SHORT EXERCISE: Take the data below and write out exactly the lines from the one with "encoder_plunger();" through the one with "if empty is"; omit every other line.

--- INFORMATION SUPPLIED ---

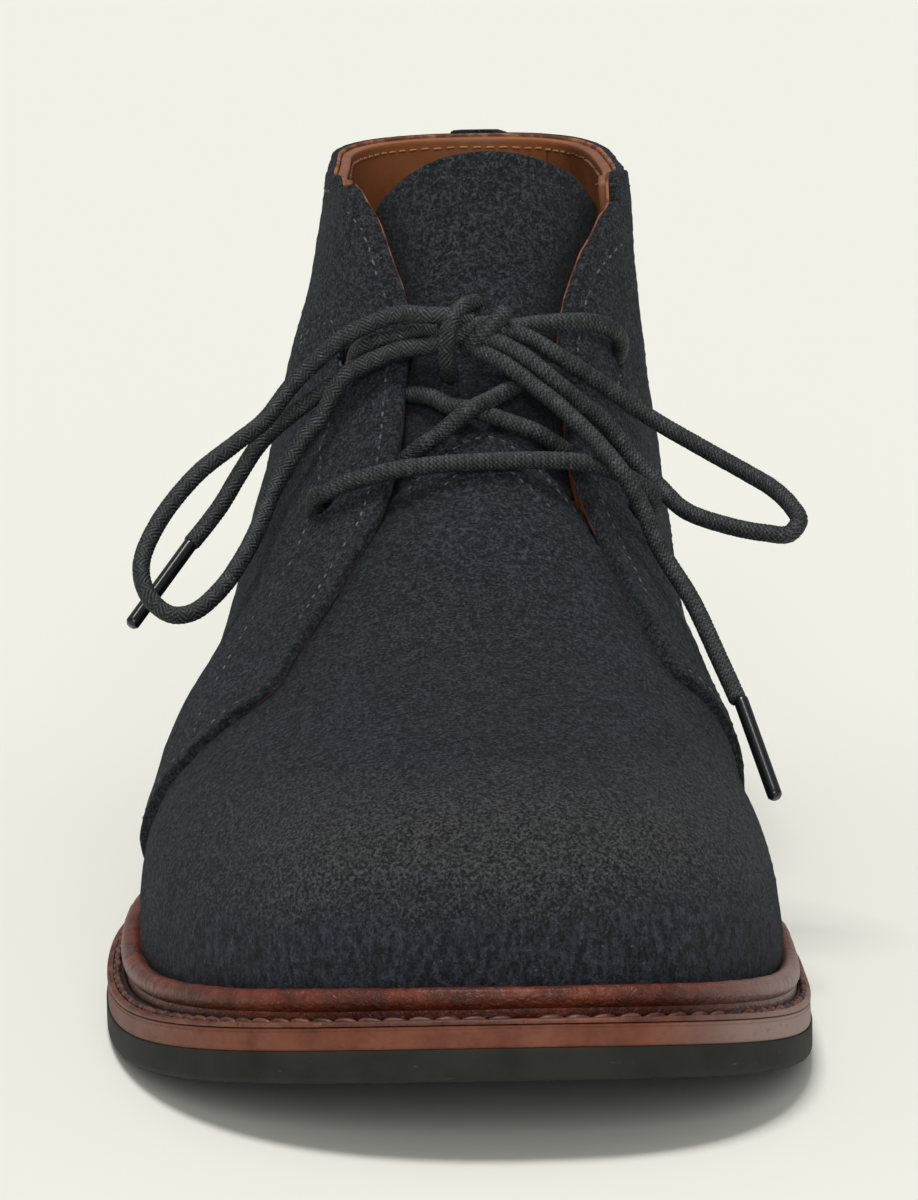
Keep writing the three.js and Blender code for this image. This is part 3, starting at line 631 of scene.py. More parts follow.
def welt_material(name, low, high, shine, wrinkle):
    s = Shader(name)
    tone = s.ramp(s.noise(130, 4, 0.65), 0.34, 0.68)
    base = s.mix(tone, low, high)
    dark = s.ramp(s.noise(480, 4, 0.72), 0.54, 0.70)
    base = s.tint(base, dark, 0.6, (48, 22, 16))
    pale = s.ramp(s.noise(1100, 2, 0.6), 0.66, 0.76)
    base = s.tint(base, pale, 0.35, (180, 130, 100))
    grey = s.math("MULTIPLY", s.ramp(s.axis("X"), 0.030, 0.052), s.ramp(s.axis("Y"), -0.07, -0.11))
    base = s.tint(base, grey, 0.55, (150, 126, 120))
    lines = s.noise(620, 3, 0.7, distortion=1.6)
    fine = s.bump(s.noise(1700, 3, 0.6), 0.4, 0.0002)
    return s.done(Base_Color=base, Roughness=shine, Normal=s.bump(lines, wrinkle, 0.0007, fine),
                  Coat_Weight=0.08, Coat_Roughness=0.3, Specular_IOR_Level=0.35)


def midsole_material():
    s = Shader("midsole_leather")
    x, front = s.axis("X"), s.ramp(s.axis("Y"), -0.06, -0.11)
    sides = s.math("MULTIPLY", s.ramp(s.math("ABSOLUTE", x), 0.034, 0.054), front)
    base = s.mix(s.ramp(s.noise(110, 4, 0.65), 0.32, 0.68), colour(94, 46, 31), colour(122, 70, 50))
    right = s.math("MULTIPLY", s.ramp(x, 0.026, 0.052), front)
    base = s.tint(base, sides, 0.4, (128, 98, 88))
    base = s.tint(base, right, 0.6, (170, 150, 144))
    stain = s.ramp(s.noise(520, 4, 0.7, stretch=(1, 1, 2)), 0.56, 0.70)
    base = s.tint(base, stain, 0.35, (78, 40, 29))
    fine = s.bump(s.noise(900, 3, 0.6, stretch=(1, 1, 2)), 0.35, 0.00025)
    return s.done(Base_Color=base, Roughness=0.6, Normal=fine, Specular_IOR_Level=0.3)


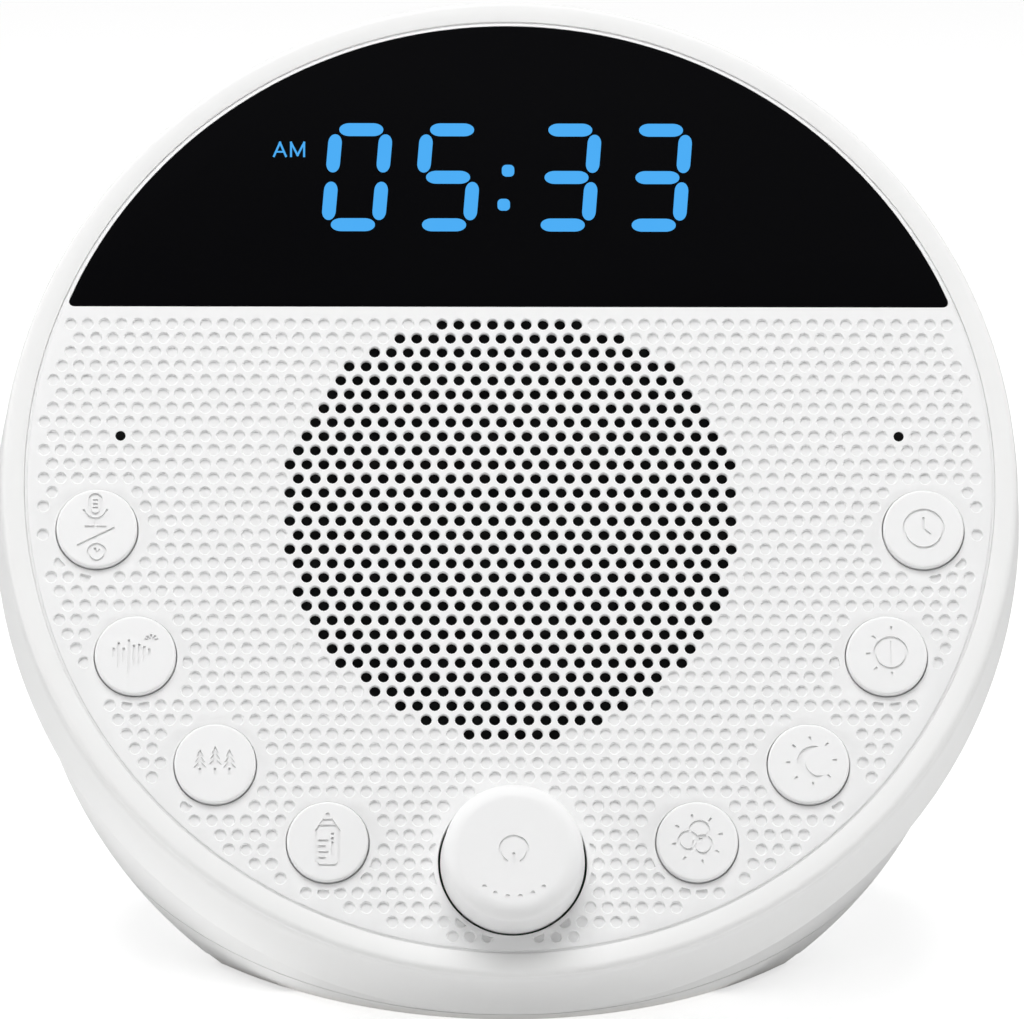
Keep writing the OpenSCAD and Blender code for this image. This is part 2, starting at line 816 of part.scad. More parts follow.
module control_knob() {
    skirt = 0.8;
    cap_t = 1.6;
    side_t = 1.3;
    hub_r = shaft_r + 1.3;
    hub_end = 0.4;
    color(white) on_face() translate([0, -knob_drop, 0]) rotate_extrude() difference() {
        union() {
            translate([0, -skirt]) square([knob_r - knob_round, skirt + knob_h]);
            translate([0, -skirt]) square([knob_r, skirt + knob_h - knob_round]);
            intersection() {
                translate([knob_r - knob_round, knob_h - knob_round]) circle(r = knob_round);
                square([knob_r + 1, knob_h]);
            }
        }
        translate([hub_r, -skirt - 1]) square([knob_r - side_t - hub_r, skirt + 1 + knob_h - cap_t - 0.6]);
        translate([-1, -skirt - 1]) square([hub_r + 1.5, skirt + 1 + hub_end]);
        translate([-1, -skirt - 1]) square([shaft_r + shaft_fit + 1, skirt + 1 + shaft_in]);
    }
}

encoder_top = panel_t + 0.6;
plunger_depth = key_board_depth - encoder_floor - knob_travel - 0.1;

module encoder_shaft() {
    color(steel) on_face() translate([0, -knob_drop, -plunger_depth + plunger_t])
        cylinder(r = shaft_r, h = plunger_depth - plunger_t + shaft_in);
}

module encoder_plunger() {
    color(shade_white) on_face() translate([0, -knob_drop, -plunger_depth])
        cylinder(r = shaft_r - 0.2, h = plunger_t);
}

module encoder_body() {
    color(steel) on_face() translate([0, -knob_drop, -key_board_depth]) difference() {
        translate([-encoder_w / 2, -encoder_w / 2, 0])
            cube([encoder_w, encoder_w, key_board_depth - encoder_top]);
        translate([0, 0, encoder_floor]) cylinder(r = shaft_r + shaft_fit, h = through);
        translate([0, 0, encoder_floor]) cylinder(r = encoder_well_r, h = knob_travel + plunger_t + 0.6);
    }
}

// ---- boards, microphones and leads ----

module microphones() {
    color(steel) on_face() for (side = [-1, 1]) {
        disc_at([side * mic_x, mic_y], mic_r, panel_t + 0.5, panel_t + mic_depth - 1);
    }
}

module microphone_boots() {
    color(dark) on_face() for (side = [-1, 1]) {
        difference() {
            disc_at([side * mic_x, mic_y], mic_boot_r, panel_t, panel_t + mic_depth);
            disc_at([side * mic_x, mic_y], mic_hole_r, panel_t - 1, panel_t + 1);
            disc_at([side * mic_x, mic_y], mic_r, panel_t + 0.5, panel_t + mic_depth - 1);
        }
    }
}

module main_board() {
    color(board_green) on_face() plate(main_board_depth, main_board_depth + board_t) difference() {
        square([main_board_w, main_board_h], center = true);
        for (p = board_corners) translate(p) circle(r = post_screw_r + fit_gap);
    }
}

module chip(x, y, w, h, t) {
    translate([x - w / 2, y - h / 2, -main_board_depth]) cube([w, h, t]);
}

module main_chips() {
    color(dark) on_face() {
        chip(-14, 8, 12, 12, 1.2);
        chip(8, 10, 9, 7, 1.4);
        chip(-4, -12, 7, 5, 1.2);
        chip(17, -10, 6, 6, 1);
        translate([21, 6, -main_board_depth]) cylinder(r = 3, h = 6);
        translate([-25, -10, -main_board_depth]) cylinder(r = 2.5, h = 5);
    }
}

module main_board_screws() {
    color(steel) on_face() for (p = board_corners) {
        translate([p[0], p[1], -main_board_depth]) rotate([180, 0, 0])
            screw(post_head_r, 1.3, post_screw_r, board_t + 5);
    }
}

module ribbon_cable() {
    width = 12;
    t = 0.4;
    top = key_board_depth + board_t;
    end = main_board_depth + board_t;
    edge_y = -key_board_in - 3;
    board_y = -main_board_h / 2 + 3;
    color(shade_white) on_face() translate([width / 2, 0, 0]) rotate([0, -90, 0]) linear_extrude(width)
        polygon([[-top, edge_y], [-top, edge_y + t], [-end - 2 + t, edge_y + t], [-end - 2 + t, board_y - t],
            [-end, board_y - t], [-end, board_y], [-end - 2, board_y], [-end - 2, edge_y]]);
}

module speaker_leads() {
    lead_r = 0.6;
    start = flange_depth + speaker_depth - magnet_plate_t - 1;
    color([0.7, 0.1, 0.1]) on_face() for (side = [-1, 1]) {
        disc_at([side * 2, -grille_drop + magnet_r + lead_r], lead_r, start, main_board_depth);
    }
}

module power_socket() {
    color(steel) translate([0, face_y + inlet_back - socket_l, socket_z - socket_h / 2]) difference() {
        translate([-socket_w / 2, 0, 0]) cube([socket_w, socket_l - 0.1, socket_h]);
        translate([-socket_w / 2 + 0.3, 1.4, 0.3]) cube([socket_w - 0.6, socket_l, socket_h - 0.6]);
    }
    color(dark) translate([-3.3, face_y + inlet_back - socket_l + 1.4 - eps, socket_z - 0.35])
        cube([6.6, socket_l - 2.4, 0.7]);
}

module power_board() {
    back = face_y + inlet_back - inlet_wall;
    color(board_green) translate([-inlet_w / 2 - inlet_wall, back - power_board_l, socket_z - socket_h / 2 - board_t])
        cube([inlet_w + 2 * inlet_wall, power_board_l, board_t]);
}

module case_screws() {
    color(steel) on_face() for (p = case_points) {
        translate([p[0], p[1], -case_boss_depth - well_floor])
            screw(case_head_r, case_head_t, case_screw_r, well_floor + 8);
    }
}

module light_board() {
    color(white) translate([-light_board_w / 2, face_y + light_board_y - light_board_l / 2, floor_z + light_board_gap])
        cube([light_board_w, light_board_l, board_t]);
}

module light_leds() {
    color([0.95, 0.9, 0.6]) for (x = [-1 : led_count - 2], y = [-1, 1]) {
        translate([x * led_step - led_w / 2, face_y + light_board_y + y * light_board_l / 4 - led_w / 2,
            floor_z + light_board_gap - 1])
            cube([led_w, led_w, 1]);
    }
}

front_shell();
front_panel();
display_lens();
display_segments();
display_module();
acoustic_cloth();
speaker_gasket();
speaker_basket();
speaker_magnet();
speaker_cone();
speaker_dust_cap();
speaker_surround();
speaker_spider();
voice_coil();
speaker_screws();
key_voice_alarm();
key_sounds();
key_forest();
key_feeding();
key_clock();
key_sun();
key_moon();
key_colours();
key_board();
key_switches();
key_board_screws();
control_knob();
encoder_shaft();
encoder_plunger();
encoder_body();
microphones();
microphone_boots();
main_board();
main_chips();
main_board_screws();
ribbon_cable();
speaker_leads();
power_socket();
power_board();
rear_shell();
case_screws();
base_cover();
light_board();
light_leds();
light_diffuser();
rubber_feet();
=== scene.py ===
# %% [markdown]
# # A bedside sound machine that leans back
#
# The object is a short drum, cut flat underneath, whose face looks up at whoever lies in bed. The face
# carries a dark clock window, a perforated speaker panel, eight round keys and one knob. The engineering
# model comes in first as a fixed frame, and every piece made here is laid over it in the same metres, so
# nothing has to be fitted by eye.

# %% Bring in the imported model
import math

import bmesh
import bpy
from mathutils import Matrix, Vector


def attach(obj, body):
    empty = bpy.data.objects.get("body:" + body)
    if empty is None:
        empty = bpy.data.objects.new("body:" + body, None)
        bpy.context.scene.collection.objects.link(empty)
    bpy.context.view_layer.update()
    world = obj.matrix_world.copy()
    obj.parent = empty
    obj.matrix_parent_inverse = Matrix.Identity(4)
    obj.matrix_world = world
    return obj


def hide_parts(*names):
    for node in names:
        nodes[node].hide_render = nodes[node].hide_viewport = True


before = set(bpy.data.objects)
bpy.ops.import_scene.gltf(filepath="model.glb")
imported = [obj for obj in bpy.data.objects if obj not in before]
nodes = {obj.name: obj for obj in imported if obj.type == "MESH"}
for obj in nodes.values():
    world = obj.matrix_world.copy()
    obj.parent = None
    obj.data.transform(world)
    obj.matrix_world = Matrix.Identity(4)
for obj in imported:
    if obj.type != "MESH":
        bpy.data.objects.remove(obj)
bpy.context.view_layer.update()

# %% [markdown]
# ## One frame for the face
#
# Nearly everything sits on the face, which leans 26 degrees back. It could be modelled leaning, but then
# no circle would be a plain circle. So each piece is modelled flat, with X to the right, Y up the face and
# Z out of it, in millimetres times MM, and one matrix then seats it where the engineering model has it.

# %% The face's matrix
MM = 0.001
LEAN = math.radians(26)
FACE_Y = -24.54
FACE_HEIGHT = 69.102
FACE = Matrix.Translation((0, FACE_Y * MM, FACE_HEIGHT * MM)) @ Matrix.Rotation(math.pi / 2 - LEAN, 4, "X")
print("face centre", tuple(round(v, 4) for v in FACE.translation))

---

RESULT FOR THIS TASK:
encoder_plunger();
encoder_body();
microphones();
microphone_boots();
main_board();
main_chips();
main_board_screws();
ribbon_cable();
speaker_leads();
power_socket();
power_board();
rear_shell();
case_screws();
base_cover();
light_board();
light_leds();
light_diffuser();
rubber_feet();
=== scene.py ===
# %% [markdown]
# # A bedside sound machine that leans back
#
# The object is a short drum, cut flat underneath, whose face looks up at whoever lies in bed. The face
# carries a dark clock window, a perforated speaker panel, eight round keys and one knob. The engineering
# model comes in first as a fixed frame, and every piece made here is laid over it in the same metres, so
# nothing has to be fitted by eye.

# %% Bring in the imported model
import math

import bmesh
import bpy
from mathutils import Matrix, Vector


def attach(obj, body):
    empty = bpy.data.objects.get("body:" + body)
    if empty is None:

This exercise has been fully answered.